• WORK TO COMPLETE
Only one span of the listing below is wanted: the lines from the one with "const ring = revolve([...outerOutline(), ...innerOutline()]);" through the one with "bpy.context.scene.collection.objects.link(empty)", reproduced exactly, both ends kept.
++++ DATA LINES ++++
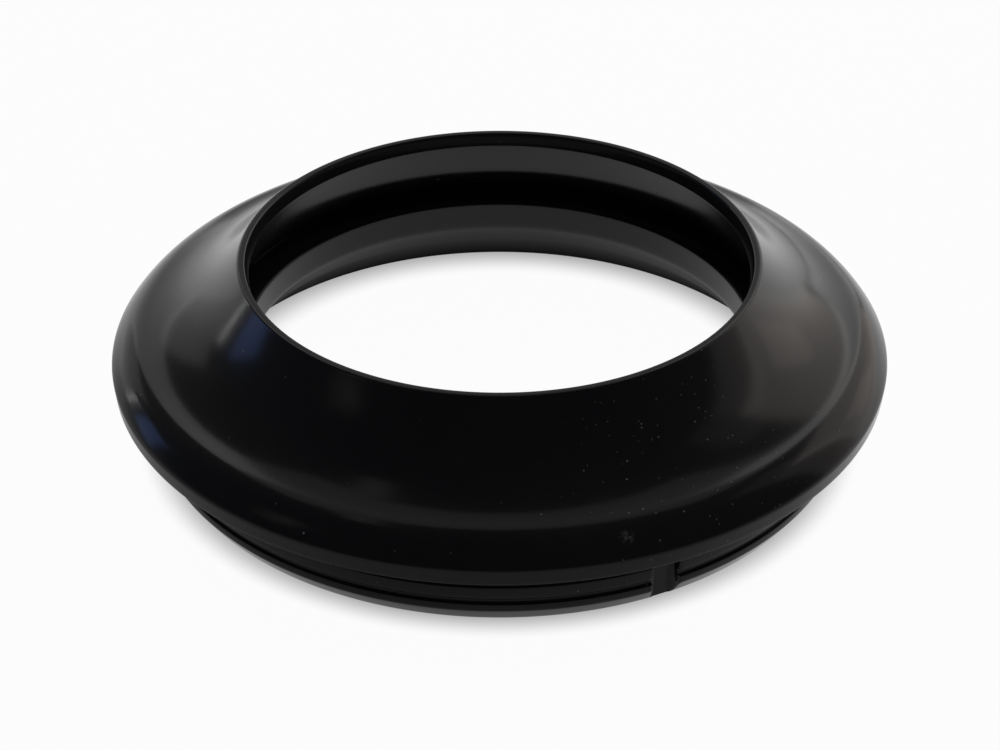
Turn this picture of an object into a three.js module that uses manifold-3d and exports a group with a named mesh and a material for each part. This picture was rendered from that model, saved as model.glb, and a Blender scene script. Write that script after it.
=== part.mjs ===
// Fork dust seal: one moulded rubber ring. Its grooved lower ring presses into the top of a fork
// slider, its flange sits on the slider's end face, and its conical lip wipes the tube inside it.
// Millimetres, +Z up along the seal's axis. Z = 0 is the base, which goes into the slider first.
import * as THREE from 'three';
import { mergeVertices, toCreasedNormals } from 'three/addons/utils/BufferGeometryUtils.js';
import Module from 'manifold-3d';

// Sizes that the fork gives
const tubeDiameter = 35;
const counterboreDiameter = 48;

// Bore, from the wiping edge down to the base
const wiperBite = 0.55; // the free wiping edge stands this far inside the tube's surface
const wiperDrop = 0.9; // wiping edge below the rim
const landBite = 0.2; // the same for the second lip
const landTopHeight = 6.95;
const landLength = 2;
const flareDepth = 1.47; // radial step from the second lip to the wide mouth
const flareLength = 1.83;
const baseWidth = 1.25; // flat ring that the seal stands on

// Hollow between the two lips
const hollowRoofAngle = 71; // degrees from level at the wiping edge
const hollowRoofPull = 3; // length of the curve's pull there
const hollowRootAngle = 42; // degrees from level at the deepest corner
const hollowRootPull = 1;
const hollowReach = 2.55; // deepest corner, outward from the wiping edge
const hollowFloorRise = 0.25;
const hollowRounding = 0.5;

// Ring that is pressed into the slider
const insertionDepth = 5.05;
const leadInWidth = 0.72; // chamfer that starts the ring in its bore
const leadInHeight = 1.1;
const grooveHeight = 1.82; // middle of the groove, above the base
const grooveWidth = 0.52;
const grooveDepth = 0.34;

// Flange: a moulded edge that leans out to the parting line, then a rounded shoulder
const flangeOverhang = 2.48;
const flangeCorner = 0.12;
const edgeHeight = 1.03;
const edgeDraft = 0.12;
const partingRounding = 0.19;
const shoulderRadius = 4.6;
const shoulderFrom = 33; // degrees above level that the surface faces
const shoulderTo = 60;
const crestRadius = 2; // tighter curve over the top of the shoulder
const crestTo = 79;

// Conical lip
const overallHeight = 12.92;
const rimWidth = 0.52; // narrow level top of the rim
const rimFlare = 0.2; // the rim's inner edge stands outside the wiping edge by this much
const rimRounding = 0.1;
const coneSlope = 53.5; // degrees at the rim
const coneToeReach = 1.4; // length of the curve's pull at the shoulder
const coneTipReach = 4.7; // and at the rim

// Pry notch in the ring, to lift the seal out with a blade
const notchBearing = -64.1; // degrees from +X towards +Y
const notchWidth = 1.9;
const notchDepth = 0.8;
const notchRounding = 0.35;

// How finely the round forms are cut
const turnSegments = 96;
const shoulderSegments = 6;
const crestSegments = 3;
const coneSegments = 12;
const hollowSegments = 8;
const cornerSegments = 3;
const cutterMargin = 2; // how far the notch's cutter stands clear of the ring

const radians = THREE.MathUtils.degToRad;

// Point on the section: x is the distance from the axis and y the height.
const point = (radius, height) => new THREE.Vector2(radius, height);

// Unit step at an angle above the outward direction
const heading = (degrees) => point(Math.cos(radians(degrees)), Math.sin(radians(degrees)));

// Point at a distance from another along a heading
const along = (start, degrees, distance) => start.clone().addScaledVector(heading(degrees), distance);

// Arc that goes on from the last point, while the way that the surface faces turns between two angles
function roundOn(points, radius, from, to, segments) {
  const centre = along(points.at(-1), 180 + from, radius);
  for (let step = 1; step <= segments; step += 1) {
    points.push(along(centre, from + ((to - from) * step) / segments, radius));
  }
}

// Round corner between the straight lines before and after it
function roundCorner(points, before, corner, after, size) {
  const start = corner.clone().sub(before).setLength(size).negate().add(corner);
  const end = after.clone().sub(corner).setLength(size).add(corner);
  points.push(...new THREE.QuadraticBezierCurve(start, corner, end).getPoints(cornerSegments));
}

// Outside of the section, from the base's outer edge up to the rim's outer edge
function outerOutline() {
  const ringRadius = counterboreDiameter / 2;
  const points = [point(ringRadius - leadInWidth, 0), point(ringRadius, leadInHeight)];

  // Shallow round-bottomed groove between the two ribs of the ring
  const [low, high] = [grooveHeight - grooveWidth / 2, grooveHeight + grooveWidth / 2];
  const groove = new THREE.CubicBezierCurve(
    point(ringRadius, low),
    point(ringRadius - grooveDepth * 4 / 3, low),
    point(ringRadius - grooveDepth * 4 / 3, high),
    point(ringRadius, high),
  );
  points.push(...groove.getPoints(cornerSegments + 1));

  // Level underside of the flange, out to its tight lower corner
  const flangeRadius = ringRadius + flangeOverhang;
  const inside = point(ringRadius, insertionDepth);
  const corner = point(flangeRadius, insertionDepth);
  const parting = point(flangeRadius + edgeDraft, insertionDepth + edgeHeight);
  points.push(inside);
  roundCorner(points, inside, corner, parting, flangeCorner);

  // Parting line, then the shoulder and its crest
  const shoulderFoot = along(parting, 90 + shoulderFrom, partingRounding);
  roundCorner(points, corner, parting, shoulderFoot, partingRounding);
  roundOn(points, shoulderRadius, shoulderFrom, shoulderTo, shoulderSegments);
  roundOn(points, crestRadius, shoulderTo, crestTo, crestSegments);

  // Hollow-sided cone that steepens towards the rim
  const shoulderEnd = points.at(-1);
  const rimEdge = rimOuterEdge();
  const cone = new THREE.CubicBezierCurve(
    shoulderEnd,
    along(shoulderEnd, 90 + crestTo, coneToeReach),
    along(rimEdge, -coneSlope, coneTipReach),
    rimEdge,
  );
  points.push(...cone.getPoints(coneSegments).slice(1, -1));
  roundCorner(points, points.at(-1), rimEdge, rimInnerEdge(), rimRounding);
  return points;
}

// The rim's two edges, where the outside and the bore meet
function rimInnerEdge() {
  return point(tubeDiameter / 2 - wiperBite + rimFlare, overallHeight);
}

function rimOuterEdge() {
  return point(rimInnerEdge().x + rimWidth, overallHeight);
}

// Inside of the section, from the rim's inner edge down to the base's inner edge
function innerOutline() {
  const wiper = point(tubeDiameter / 2 - wiperBite, overallHeight - wiperDrop);
  const land = point(tubeDiameter / 2 - landBite, landTopHeight);
  const points = [rimInnerEdge(), wiper];

  // The hollow curves out under the cone and comes back to the second lip.
  const hollowCorner = point(wiper.x + hollowReach, landTopHeight + hollowFloorRise);
  const roofEnd = along(hollowCorner, 180 - hollowRootAngle, hollowRounding);
  const roof = new THREE.CubicBezierCurve(
    wiper,
    along(wiper, -hollowRoofAngle, hollowRoofPull),
    along(roofEnd, 180 - hollowRootAngle, hollowRootPull),
    roofEnd,
  );
  points.push(...roof.getPoints(hollowSegments).slice(1, -1));
  roundCorner(points, roofEnd, hollowCorner, land, hollowRounding);

  // Second lip, then the wide mouth that steps out to the base
  const landFoot = point(land.x, landTopHeight - landLength);
  const flareFoot = point(land.x + flareDepth, landFoot.y - flareLength);
  points.push(land, landFoot, flareFoot);
  points.push(point(counterboreDiameter / 2 - leadInWidth - baseWidth, 0));
  return points;
}

// Turns a closed outline about the Z axis.
function revolve(outline) {
  const turned = new THREE.LatheGeometry([...outline, outline[0]], turnSegments);
  return turned.rotateX(Math.PI / 2);
}

// Upright cutter for the pry notch, with rounded inner corners
function notchCutter() {
  const half = notchWidth / 2;
  const bed = counterboreDiameter / 2 - notchDepth;
  const mouth = counterboreDiameter / 2 + cutterMargin;
  const plan = new THREE.Shape();
  plan.moveTo(mouth, half);
  plan.lineTo(bed + notchRounding, half);
  plan.quadraticCurveTo(bed, half, bed, half - notchRounding);
  plan.lineTo(bed, notchRounding - half);
  plan.quadraticCurveTo(bed, -half, bed + notchRounding, -half);
  plan.lineTo(mouth, -half);
  plan.closePath();
  const cutter = new THREE.ExtrudeGeometry(plan, {
    depth: insertionDepth + cutterMargin,
    curveSegments: cornerSegments,
    bevelEnabled: false,
  });
  return cutter.translate(0, 0, -cutterMargin).rotateZ(radians(notchBearing));
}

const wasm = await Module();
wasm.setup();

// Closed three.js geometry as a solid that can be cut
function solid(geometry) {
  const bare = geometry.clone();
  bare.deleteAttribute('normal');
  bare.deleteAttribute('uv');
  const merged = mergeVertices(bare);
  return new wasm.Manifold(new wasm.Mesh({
    numProp: 3,
    vertProperties: new Float32Array(merged.attributes.position.array),
    triVerts: new Uint32Array(merged.index.array),
  }));
}

// Solid back to a three.js geometry, shaded smooth except at its real edges
function geometryOf(cut) {
  const mesh = cut.getMesh();
  const geometry = new THREE.BufferGeometry();
  geometry.setAttribute('position', new THREE.BufferAttribute(mesh.vertProperties, 3));
  geometry.setIndex(new THREE.BufferAttribute(mesh.triVerts, 1));
  return toCreasedNormals(geometry, radians(25));
}

const ring = revolve([...outerOutline(), ...innerOutline()]);
const rubber = new THREE.MeshStandardMaterial({ color: 0x16161a, roughness: 0.3, metalness: 0 });
const dustSeal = new THREE.Mesh(geometryOf(solid(ring).subtract(solid(notchCutter()))), rubber);
dustSeal.name = 'dust_seal';

const group = new THREE.Group();
group.add(dustSeal);

export default group;
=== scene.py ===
import math

import bmesh
import bpy
from mathutils import Matrix, Vector
from mathutils.geometry import interpolate_bezier


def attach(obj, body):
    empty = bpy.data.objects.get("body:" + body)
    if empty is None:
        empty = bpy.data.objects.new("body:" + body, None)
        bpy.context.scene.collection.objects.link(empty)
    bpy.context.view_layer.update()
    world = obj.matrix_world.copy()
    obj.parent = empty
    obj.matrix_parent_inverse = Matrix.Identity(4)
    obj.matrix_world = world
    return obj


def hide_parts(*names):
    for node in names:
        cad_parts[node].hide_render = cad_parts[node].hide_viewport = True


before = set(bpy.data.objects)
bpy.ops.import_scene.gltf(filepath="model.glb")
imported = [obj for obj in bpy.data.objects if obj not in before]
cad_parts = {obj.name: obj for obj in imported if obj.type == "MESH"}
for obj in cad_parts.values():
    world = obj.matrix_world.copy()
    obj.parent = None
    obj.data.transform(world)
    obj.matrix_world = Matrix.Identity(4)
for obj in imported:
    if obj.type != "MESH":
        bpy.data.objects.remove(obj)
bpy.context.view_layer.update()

# Camera
# A long lens looks down on the seal at 33 degrees from about 170 mm, as for a product picture of
# a small part.
LENS = 88.2
SENSOR_WIDTH = 36
CAMERA_TILT = math.radians(33.15)
CAMERA_REACH = 0.1711
CAMERA_TARGET = Vector((0.00003, 0, 0.00294))
NEAREST_SEEN = 0.005

camera_data = bpy.data.cameras.new("camera")
camera_data.lens = LENS
camera_data.sensor_width = SENSOR_WIDTH
camera_data.clip_start = NEAREST_SEEN
camera = bpy.data.objects.new("camera", camera_data)
camera.location = CAMERA_TARGET + CAMERA_REACH * Vector(
    (0, -math.cos(CAMERA_TILT), math.sin(CAMERA_TILT))
)
camera.rotation_euler = (math.pi / 2 - CAMERA_TILT, 0, 0)
bpy.context.collection.objects.link(camera)
bpy.context.scene.camera = camera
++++
• EXERCISE RESULT
const ring = revolve([...outerOutline(), ...innerOutline()]);
const rubber = new THREE.MeshStandardMaterial({ color: 0x16161a, roughness: 0.3, metalness: 0 });
const dustSeal = new THREE.Mesh(geometryOf(solid(ring).subtract(solid(notchCutter()))), rubber);
dustSeal.name = 'dust_seal';

const group = new THREE.Group();
group.add(dustSeal);

export default group;
=== scene.py ===
import math

import bmesh
import bpy
from mathutils import Matrix, Vector
from mathutils.geometry import interpolate_bezier


def attach(obj, body):
    empty = bpy.data.objects.get("body:" + body)
    if empty is None:
        empty = bpy.data.objects.new("body:" + body, None)
        bpy.context.scene.collection.objects.link(empty)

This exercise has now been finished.